For the UK housing market, this matters because buyers react more to the monthly mortgage payment than to the sticker price of a home alone. Even if house prices are not yet collapsing, a higher mortgage rate immediately reduces affordability and narrows the range of homes that households can realistically buy. The March RICS survey therefore looks less like a sentiment wobble and more like a direct affordability response to rising borrowing costs. That interpretation is consistent across Bloomberg, RICS-linked coverage and mortgage-industry reporting.

The Bank of England has not hiked again, but the market still feels expensive money

Formally, the Bank of England did not raise rates in March. The Monetary Policy Committee voted unanimously on March 18 to keep Bank Rate at 3.75%. But the Bank’s own statement said the conflict in the Middle East had caused a significant increase in global energy and commodity prices, which would affect households’ fuel and utility bills and push up business costs. In other words, the problem for housing is not a fresh policy tightening that has already happened, but the market’s reassessment of how long rates may stay relatively restrictive.

That change in expectations matters quickly. At the end of 2025 and the start of 2026, the housing market had been hoping for gradually cheaper mortgages as monetary conditions eased. The March geopolitical shock forced buyers, lenders and brokers to rethink that scenario. As a result, the market suffered not a new rate hike, but a new rate shock through expectations and repricing. In the UK housing market, that is often enough to slow demand materially.

Short-term price expectations have deteriorated sharply

Weaker buyer demand has also hit near-term price expectations. The Business Times, citing the March RICS release, reported that surveyors’ expectations for house prices over the coming three months dropped to minus 43% from minus 19% previously. That is an important shift because it shows professional sentiment moving from softness to a more distinctly negative short-term outlook. Longer-term expectations are not yet fully collapsing, but the earlier modest optimism has clearly faded.

This sits in contrast to some mortgage-lender house-price series. At the end of March, Bloomberg reported that Nationwide had seen UK house prices rise at the fastest pace in 15 months. But the same report cautioned that the surge came just as the Iran-driven energy shock was beginning to cloud the outlook. In other words, the market delivered a stronger headline price print at the same time as survey-based demand and forward expectations deteriorated. That combination usually signals a market entering turbulence, not one enjoying a clean rebound.
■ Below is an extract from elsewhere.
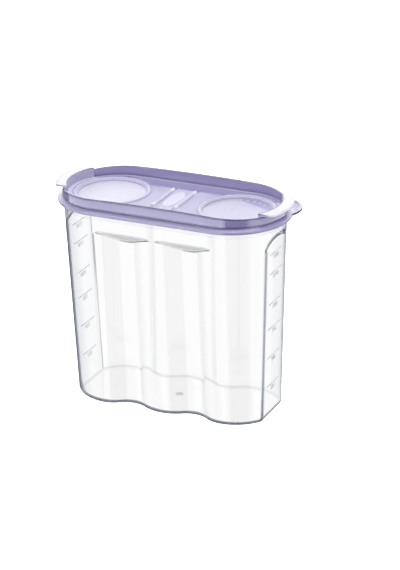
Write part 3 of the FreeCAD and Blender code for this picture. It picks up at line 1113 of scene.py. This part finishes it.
def ray_choice(tree, plain, seen, through, mirrored):
    """Chooses a brightness: plain for soft light, seen for what shows directly, through for what
    shows through the plastics, and mirrored for what their glossy surfaces reflect. Refracted light
    counts as glossy too, so it is taken off."""
    path = add(tree, "ShaderNodeLightPath").outputs
    bounced = calc(tree, "SUBTRACT", path["Is Glossy Ray"], path["Is Transmission Ray"])
    direct = blend(tree, path["Is Camera Ray"], plain, seen)
    return blend(tree, bounced, blend(tree, path["Is Transmission Ray"], direct, through), mirrored)


def grey(level, blue=0.0):
    return (level * (1 - blue), level * (1 - blue / 3), level * (1 + blue), 1.0)


def level_ramp(tree, factor, stops_wanted):
    """Brightness along a ramp, from stops of position, level and sometimes a share of blue."""
    ramp = add(tree, "ShaderNodeValToRGB", {0: factor})
    stops = ramp.color_ramp.elements
    for wanted in stops_wanted[2:]:
        stops.new(wanted[0])
    for stop, (position, *level) in zip(stops, stops_wanted):
        stop.position, stop.color = position, grey(*level)
    return ramp


def studio_mirrored(tree, split, share):
    """What the glossy surfaces mirror. Low down it is white, and at the level of the lid much
    brighter, both with a dark gap at the front right; just below the lid's level the dark goes on
    round the right side. Upwards it is bright all round."""
    low = level_ramp(tree, share, [
        (0.0, 1.0), (0.05, 0.8), (0.12, 0.65), (0.25, 0.8), (0.3, 1.15), (0.503, 1.15), (GAP_START, 0.3),
        (GAP_END, 0.35), (0.68, 1.1), (0.78, 1.1), (0.93, 1.1), (1.0, 1.0)])
    level = level_ramp(tree, share, [
        (0.0, 0.3), (0.235, 0.3), (0.25, 4.0), (0.3, 5.0), (0.4, 6.0), (0.505, 6.5), (GAP_START, 0.26),
        (GAP_END, 0.44), (0.66, 5.0), (0.75, 4.5), (0.94, 3.5), (0.955, 0.35), (1.0, 0.3)])
    below = level_ramp(tree, share, [
        (0.0, 0.3), (0.235, 0.3), (0.25, 5.0), (0.4, 7.0), (0.505, 7.0), (GAP_START, 0.26), (0.95, 0.5),
        (1.0, 0.3)])
    near_lid = blend(tree, ranged(tree, split[2], *LID_LEVEL), below, level)
    sides = blend(tree, ranged(tree, split[2], *LOW_LEVEL, kind="SMOOTHSTEP"), low, near_lid)
    sky = level_ramp(tree, split[2], [(0.3, 2.8), (0.8, 1.6)])
    return blend(tree, ranged(tree, split[2], *HORIZON, kind="SMOOTHSTEP"), sides, sky)


def studio_through(tree, split, share):
    """What shows through the clear body: the white backdrop, its slate-grey sides, which draw the
    body's outer edges, the greyer ceiling, and the dark gap in the white front, which is met only
    by light that a wall has mirrored on its inner side."""
    round_about = level_ramp(tree, share, [
        (0.0, 0.95, 0.03), (0.04, 1.04), (0.1, 1.04), (0.125, 0.3, 0.2), (0.28, 0.3, 0.2), (0.32, 1.04),
        (0.8, 1.04), (0.85, 0.85, 0.05), (1.0, 0.95, 0.03)])
    gap = level_ramp(tree, share, [(0.503, 1.0), (GAP_START, 0.4), (GAP_END, 0.4), (0.68, 1.0)])
    turned_back = calc(tree, "GREATER_THAN", add(tree, "ShaderNodeLightPath").outputs["Glossy Depth"], 0.5)
    shown = calc(tree, "MULTIPLY", ranged(tree, split[2], *GAP_LEVEL), turned_back)
    level = blend(tree, shown, grey(1.0), gap)
    for other in (round_about, level_ramp(tree, split[2], [(0.1, 1.0), (0.3, 0.85)])):
        level = add(tree, "ShaderNodeVectorMath", {0: level, 1: other}, operation="MULTIPLY")
    return level


def studio_floor():
    """Plain white floor that runs out into the white background. The plastics mirror and refract
    the studio's walls in place of it."""
    material, tree = blank_material("white_studio_floor")
    paper = add(tree, "ShaderNodeBsdfDiffuse", {"Color": blend(tree, grain(tree, 333), "#F4F4F5", "#F7F7F8")})
    seen = add(tree, "ShaderNodeLightPath").outputs["Is Camera Ray"]
    glow = add(tree, "ShaderNodeEmission", {"Color": grey(BACKDROP_LEVEL), "Strength": seen})
    both = add(tree, "ShaderNodeAddShader", {0: paper, 1: glow})
    add(tree, "ShaderNodeOutputMaterial", {"Surface": both})
    mesh = bpy.data.meshes.new("studio_floor")
    corners = [(x * FLOOR_HALF, y * FLOOR_HALF, 0) for x, y in ((-1, -1), (1, -1), (1, 1), (-1, 1))]
    mesh.from_pydata(corners, [], [(0, 1, 2, 3)])
    floor = placed("studio_floor", mesh)
    mesh.materials.append(material)
    floor.visible_glossy = False
    floor.visible_transmission = False


def studio_air():
    """White all round; the plastics mirror and show the studio's own walls and ceiling."""
    world = bpy.data.worlds.new("white_studio")
    bpy.context.scene.world = world
    world.use_nodes = True
    tree = world.node_tree
    tree.nodes.clear()
    split = parts_of(tree, add(tree, "ShaderNodeTexCoord").outputs["Generated"])
    # Bearing from the front, towards the right, as a share of the full turn
    bearing = calc(tree, "ARCTAN2", split[0], calc(tree, "MULTIPLY", split[1], -1.0))
    share = ranged(tree, bearing, -pi, pi)
    light = ray_choice(tree, grey(0.5), grey(BACKDROP_LEVEL), studio_through(tree, split, share),
                       studio_mirrored(tree, split, share))
    sky = add(tree, "ShaderNodeBackground", {"Color": light})
    add(tree, "ShaderNodeOutputWorld", {"Surface": sky})


def softbox(name, place, aim, width, height, power):
    lamp = bpy.data.lights.new(name, "AREA")
    lamp.shape = "RECTANGLE"
    lamp.size = width
    lamp.size_y = height
    lamp.energy = power
    holder = placed(name, lamp)
    holder.location = place
    holder.rotation_euler = (Vector(aim) - Vector(place)).to_track_quat("-Z", "Y").to_euler()


def studio_camera():
    """Camera at the fitted place, turned by the fitted axes."""
    lens = bpy.data.cameras.new("studio_camera")
    lens.sensor_width = 36.0
    lens.lens = 148.568
    lens.clip_start = 0.1
    lens.clip_end = 50.0
    holder = placed("studio_camera", lens)
    right = Vector((0.90352, 0.42798, -0.022075))
    up = Vector((-0.14711, 0.35813, 0.92201))
    ahead = Vector((-0.40250, 0.82981, -0.38654))
    axes = Matrix((right, up, -ahead)).transposed().to_4x4()
    axes.translation = Vector((0.755438, -1.515251, 0.804989))
    holder.matrix_world = axes
    bpy.context.scene.camera = holder


def set_the_studio():
    scene = bpy.context.scene
    scene.view_settings.view_transform = "Standard"
    scene.cycles.max_bounces = WALLS_CROSSED
    scene.cycles.transmission_bounces = WALLS_CROSSED
    scene.cycles.transparent_max_bounces = WALLS_CROSSED
    studio_camera()
    studio_floor()
    studio_air()
    softbox("key_softbox", (-0.9, -1.3, 1.3), (0, 0, 0.1), 0.9, 0.9, 8)
    softbox("fill_softbox", (1.4, -0.3, 1.0), (0, 0, 0.1), 0.6, 0.9, 3)
    softbox("top_softbox", (0.1, 0.5, 1.7), (0, 0, 0.15), 1.2, 0.8, 8)


def make_the_container():
    san, marks = clear_san(), frosted_marks()
    lilac, milky = tinted_pp(), pale_pp()
    clear_body(san)
    gate_mark(marks)
    lid_frame(lilac)
    centre_plate(milky)
    flap("left_flip_flap", "left_flap", milky, True)
    flap("right_flip_flap", "right_flap", milky, False)
    dish_bumps(milky)
    scale_lines(marks)
    scale_figures(marks)
    finishes = {"clear_plastic": san, "lilac_plastic": lilac, "pale_plastic": milky}
    for subpart in frame["record"]["subparts"]:
        node = frame["nodes"][subpart["node"]]
        for place in node.material_slots:
            place.material = finishes[subpart["material_slot"]]


set_the_studio()
make_the_container()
The UK housing market is once again being driven more by credit costs than by structural undersupply

Britain’s structural housing shortage has not disappeared, but it has moved into the background again. In March 2026, borrowing costs became the key filter for transactions. Even when underlying demand exists, households pull back if they are unsure where mortgage rates will settle and whether they can comfortably service a loan. The weakness in buyer enquiries therefore looks like an affordability-and-financing problem rather than a collapse in the desire to own homes.

That logic was already visible before March. In February, RICS said the housing market was still struggling for momentum, with buyer demand dipping amid renewed concerns over the interest-rate outlook. March simply made that fragility much more visible.

What this means for buyers, sellers and investors in 2026

For buyers, the result is a more difficult and anxious market in which affordability calculations matter more than fear of missing out on rising prices. For sellers, it means a longer transaction cycle and greater sensitivity of demand to each change in mortgage pricing. For investors, especially in buy-to-let, it signals that returns depend increasingly on debt costs and on the ability to absorb higher monthly financing expenses.

As International Investment experts note, the March RICS data do not yet point to a full-blown housing crisis in the UK, but they do show that the market has reached a point where recovery can once again be derailed by the cost of credit. If mortgage rates stabilize and the Bank of England does not need to keep money tight for longer, buyer demand may recover partially. But if the energy shock continues to feed inflation and bond-market pressure, 2026 may turn into a year of weak demand, cautious buyers and soft downward pressure on UK house prices.

FAQ on the UK housing market

Why did UK homebuyer demand fall in March 2026
Because mortgage rates rose sharply and geopolitical and inflation uncertainty weakened buyer confidence. That is the core message of the March RICS survey.

How bad were the latest RICS readings
According to reporting on the March survey, the net balance for new buyer enquiries fell to minus 39% and the net balance for agreed sales to minus 34%, with buyer demand at its weakest since August 2023.

Did the Bank of England raise rates again
No. In March 2026, the Bank of England kept Bank Rate unchanged at 3.75%, while warning that the Middle East conflict had increased inflation risks through energy prices.

What is happening to UK mortgage rates
Moneyfacts says fixed mortgage rates rose sharply after the start of the Middle East conflict, and the average two-year fixed rate moved back above the average five-year rate.

Are UK house prices already falling sharply
Not uniformly. Near-term price expectations have worsened substantially, but some lender-based price indices were still showing growth in March, which points to a volatile and conflicted market rather than a single clear price trend.